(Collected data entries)
--------------------------------------------------

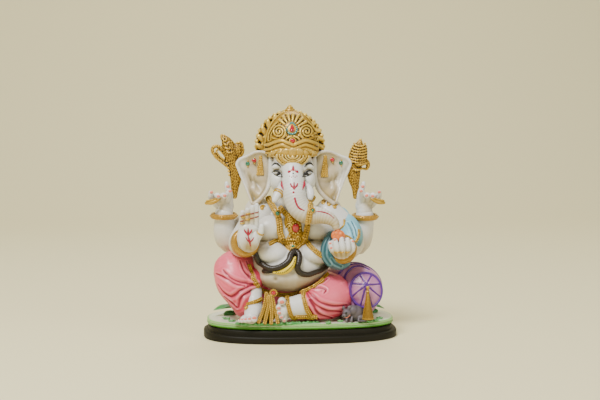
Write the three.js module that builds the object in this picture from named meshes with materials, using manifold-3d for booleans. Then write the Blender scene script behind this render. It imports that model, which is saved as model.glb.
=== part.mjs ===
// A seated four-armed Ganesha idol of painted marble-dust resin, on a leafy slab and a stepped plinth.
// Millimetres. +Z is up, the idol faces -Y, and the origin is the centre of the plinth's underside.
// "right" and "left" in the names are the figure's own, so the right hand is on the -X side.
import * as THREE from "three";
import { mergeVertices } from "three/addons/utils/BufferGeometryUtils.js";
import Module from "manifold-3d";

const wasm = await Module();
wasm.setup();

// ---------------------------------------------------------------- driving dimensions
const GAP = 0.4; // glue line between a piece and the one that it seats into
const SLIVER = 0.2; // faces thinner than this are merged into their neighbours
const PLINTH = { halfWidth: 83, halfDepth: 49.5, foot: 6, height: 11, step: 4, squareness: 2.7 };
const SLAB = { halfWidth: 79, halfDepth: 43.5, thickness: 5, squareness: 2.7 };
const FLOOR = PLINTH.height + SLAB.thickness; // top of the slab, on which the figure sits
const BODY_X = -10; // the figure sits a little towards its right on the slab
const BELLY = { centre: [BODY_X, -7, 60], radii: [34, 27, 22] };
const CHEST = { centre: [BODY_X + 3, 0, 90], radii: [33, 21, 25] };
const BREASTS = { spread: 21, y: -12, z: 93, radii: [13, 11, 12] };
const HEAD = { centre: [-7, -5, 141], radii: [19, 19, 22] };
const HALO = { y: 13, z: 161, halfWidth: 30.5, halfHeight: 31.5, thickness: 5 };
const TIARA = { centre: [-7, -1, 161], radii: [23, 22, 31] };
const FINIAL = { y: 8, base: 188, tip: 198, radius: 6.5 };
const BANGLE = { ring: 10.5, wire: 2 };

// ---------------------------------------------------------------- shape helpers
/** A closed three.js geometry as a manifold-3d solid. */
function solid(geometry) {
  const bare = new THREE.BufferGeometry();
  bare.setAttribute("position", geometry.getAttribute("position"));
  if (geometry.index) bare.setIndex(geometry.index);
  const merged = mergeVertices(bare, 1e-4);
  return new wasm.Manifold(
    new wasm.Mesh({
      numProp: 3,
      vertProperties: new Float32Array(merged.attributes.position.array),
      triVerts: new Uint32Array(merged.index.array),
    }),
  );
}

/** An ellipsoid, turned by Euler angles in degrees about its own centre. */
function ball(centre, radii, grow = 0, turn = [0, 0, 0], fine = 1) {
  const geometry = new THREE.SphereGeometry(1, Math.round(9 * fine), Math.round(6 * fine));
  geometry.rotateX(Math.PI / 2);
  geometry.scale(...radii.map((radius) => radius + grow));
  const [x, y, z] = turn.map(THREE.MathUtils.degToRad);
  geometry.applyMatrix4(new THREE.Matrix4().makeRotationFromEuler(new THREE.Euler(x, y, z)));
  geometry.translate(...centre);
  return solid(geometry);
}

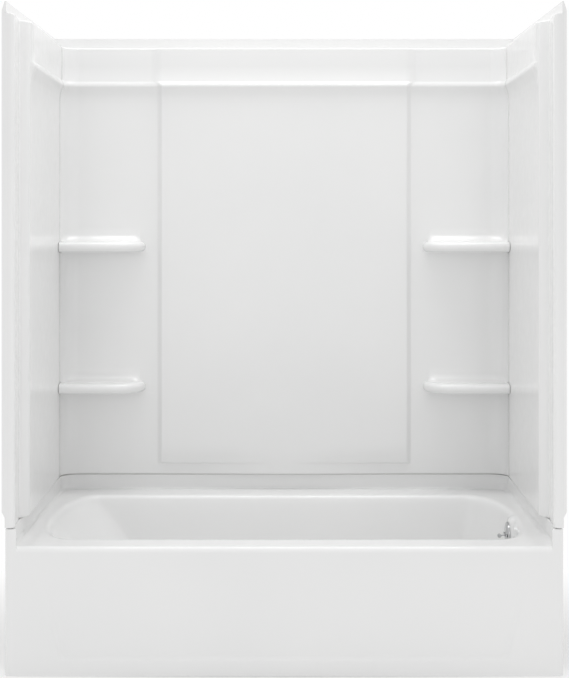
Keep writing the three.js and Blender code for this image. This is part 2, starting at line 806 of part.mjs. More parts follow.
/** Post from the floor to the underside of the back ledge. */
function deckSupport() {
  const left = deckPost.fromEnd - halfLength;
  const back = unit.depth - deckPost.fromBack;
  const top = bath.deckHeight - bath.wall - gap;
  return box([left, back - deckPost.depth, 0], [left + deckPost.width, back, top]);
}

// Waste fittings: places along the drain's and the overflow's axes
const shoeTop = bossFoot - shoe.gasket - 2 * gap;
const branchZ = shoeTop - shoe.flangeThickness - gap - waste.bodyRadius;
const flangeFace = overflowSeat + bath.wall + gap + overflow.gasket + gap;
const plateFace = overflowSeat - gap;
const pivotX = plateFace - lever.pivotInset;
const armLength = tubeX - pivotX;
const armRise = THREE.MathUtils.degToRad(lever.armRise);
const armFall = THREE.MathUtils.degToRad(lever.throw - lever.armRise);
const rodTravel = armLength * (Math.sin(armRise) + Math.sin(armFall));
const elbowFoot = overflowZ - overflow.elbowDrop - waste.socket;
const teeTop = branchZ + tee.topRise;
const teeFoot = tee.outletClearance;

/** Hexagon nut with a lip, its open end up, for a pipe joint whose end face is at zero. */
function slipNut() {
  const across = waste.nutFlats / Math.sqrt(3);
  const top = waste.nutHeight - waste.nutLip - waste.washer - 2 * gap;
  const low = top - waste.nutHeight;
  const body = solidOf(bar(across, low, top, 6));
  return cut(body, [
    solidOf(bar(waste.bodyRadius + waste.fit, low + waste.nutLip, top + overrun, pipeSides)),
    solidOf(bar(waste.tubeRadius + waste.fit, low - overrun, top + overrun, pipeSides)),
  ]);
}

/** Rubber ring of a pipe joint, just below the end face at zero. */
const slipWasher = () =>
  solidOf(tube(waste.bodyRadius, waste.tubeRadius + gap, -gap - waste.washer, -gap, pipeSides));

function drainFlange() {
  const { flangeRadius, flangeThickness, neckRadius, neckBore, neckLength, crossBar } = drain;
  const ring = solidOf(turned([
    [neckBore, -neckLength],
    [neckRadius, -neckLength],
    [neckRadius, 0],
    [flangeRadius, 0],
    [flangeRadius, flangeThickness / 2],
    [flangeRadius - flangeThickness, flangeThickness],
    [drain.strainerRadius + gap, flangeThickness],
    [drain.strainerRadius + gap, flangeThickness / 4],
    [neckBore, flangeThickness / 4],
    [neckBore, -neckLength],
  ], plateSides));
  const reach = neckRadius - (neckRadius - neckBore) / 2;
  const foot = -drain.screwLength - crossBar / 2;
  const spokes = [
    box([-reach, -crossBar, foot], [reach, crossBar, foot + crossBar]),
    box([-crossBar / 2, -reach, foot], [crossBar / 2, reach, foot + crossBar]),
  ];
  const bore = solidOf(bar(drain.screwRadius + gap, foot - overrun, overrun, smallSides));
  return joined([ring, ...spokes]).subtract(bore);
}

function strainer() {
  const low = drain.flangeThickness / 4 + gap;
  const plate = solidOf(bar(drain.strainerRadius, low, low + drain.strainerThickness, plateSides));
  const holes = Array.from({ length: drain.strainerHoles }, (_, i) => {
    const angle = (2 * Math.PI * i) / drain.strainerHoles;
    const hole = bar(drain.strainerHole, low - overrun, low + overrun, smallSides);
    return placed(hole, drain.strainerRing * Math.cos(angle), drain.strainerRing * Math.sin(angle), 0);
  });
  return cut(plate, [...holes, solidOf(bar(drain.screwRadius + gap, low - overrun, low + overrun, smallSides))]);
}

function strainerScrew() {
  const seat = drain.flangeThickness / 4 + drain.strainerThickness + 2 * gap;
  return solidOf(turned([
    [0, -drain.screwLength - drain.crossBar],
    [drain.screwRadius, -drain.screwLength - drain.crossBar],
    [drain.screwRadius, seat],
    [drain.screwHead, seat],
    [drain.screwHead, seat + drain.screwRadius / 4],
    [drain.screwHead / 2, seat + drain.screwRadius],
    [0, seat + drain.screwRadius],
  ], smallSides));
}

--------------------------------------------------

[Problem description]: Repeat the records above line by line, from the first line through the line that contains "10.5, wire: 2".

[Exercise result]:
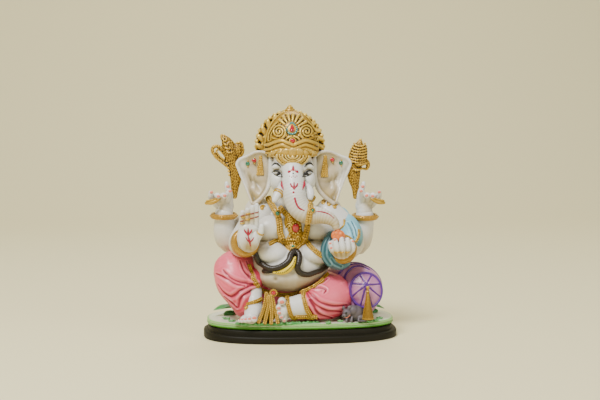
Write the three.js module that builds the object in this picture from named meshes with materials, using manifold-3d for booleans. Then write the Blender scene script behind this render. It imports that model, which is saved as model.glb.
=== part.mjs ===
// A seated four-armed Ganesha idol of painted marble-dust resin, on a leafy slab and a stepped plinth.
// Millimetres. +Z is up, the idol faces -Y, and the origin is the centre of the plinth's underside.
// "right" and "left" in the names are the figure's own, so the right hand is on the -X side.
import * as THREE from "three";
import { mergeVertices } from "three/addons/utils/BufferGeometryUtils.js";
import Module from "manifold-3d";

const wasm = await Module();
wasm.setup();

// ---------------------------------------------------------------- driving dimensions
const GAP = 0.4; // glue line between a piece and the one that it seats into
const SLIVER = 0.2; // faces thinner than this are merged into their neighbours
const PLINTH = { halfWidth: 83, halfDepth: 49.5, foot: 6, height: 11, step: 4, squareness: 2.7 };
const SLAB = { halfWidth: 79, halfDepth: 43.5, thickness: 5, squareness: 2.7 };
const FLOOR = PLINTH.height + SLAB.thickness; // top of the slab, on which the figure sits
const BODY_X = -10; // the figure sits a little towards its right on the slab
const BELLY = { centre: [BODY_X, -7, 60], radii: [34, 27, 22] };
const CHEST = { centre: [BODY_X + 3, 0, 90], radii: [33, 21, 25] };
const BREASTS = { spread: 21, y: -12, z: 93, radii: [13, 11, 12] };
const HEAD = { centre: [-7, -5, 141], radii: [19, 19, 22] };
const HALO = { y: 13, z: 161, halfWidth: 30.5, halfHeight: 31.5, thickness: 5 };
const TIARA = { centre: [-7, -1, 161], radii: [23, 22, 31] };
const FINIAL = { y: 8, base: 188, tip: 198, radius: 6.5 };
const BANGLE = { ring: 10.5, wire: 2 };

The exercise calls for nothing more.